- Szprudowo Location within Poland
- Coordinates: 53°54′N 18°48′E﻿ / ﻿53.900°N 18.800°E
- Country: Poland
- Voivodeship: Pomeranian
- County: Tczew
- Gmina: Gniew

Population
- • Total: 366
- Time zone: UTC+1 (CET)
- • Summer (DST): UTC+2 (CEST)
- Vehicle registration: GTC

= Szprudowo =

Village in Pomeranian Voivodeship, Poland

Szprudowo is a village in the administrative district of Gmina Gniew, within Tczew County, Pomeranian Voivodeship, in northern Poland. It is located within the ethnocultural region of Kociewie in the historic region of Pomerania.

==History==
Szprudowo was a royal village of the Polish Crown, administratively located in the Tczew County in the Pomeranian Voivodeship.

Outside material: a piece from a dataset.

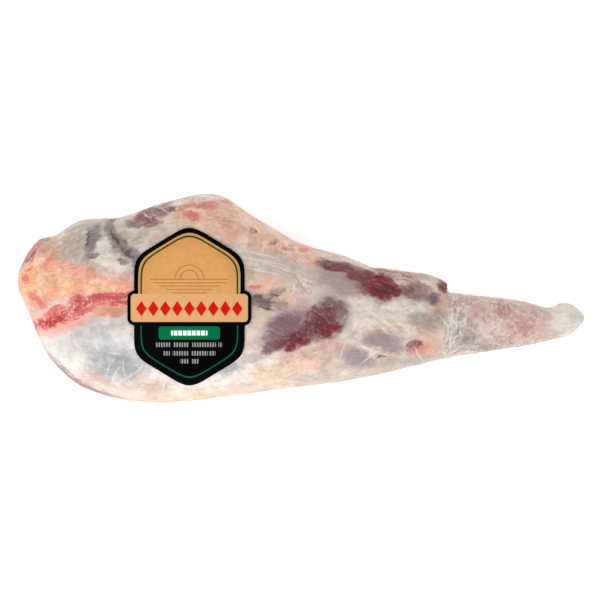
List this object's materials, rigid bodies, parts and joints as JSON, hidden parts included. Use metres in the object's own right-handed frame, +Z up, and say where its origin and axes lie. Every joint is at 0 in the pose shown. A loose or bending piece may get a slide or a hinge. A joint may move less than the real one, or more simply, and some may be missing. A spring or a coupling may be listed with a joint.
{
  "type": "raw leg of lamb in clear film",
  "caption": "Raw bone-in leg of lamb with its shank, lying on its side in tight clear film, with a printed label on top.",
  "frame": {"origin": "middle of the bounding box at the height of the table that the leg lies on", "axes": "+Z up; +X from the rump to the shank; +Y towards the back of the thigh, the side with the calf"},
  "size_m": [0.4396, 0.1628, 0.099],
  "materials": {
    "wrapped_leg": "raw lamb fat, silverskin and muscle under tight glossy clear film",
    "label_print": "printed film label, tan above, black below, satin"
  },
  "bodies": {
    "root": {"wrapped_leg": "wrapped_leg", "label": "label_print"}
  },
  "joints": []
}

During the German occupation of Poland (World War II), in 1939, the Germans murdered some Poles from Szprudowo along with inhabitants of other villages during large massacres in the Szpęgawski Forest, and expelled several Poles, whose farms were handed over to Germans as part of the Lebensraum policy.

==Sport==
The village is represented by the football club KP Keramzyt Szprudowo. First formed in 2003, the club initially played as Okland Optiroc Szprudowo competing in the Klasa B. Keramzyt Szprudowo currently groundshare with Mewa Gniew at their 300 capacity Gminny Ośrodek Sportu i Rekreacji w Gniewie, a municipal stadium located in the nearby town of Gniew.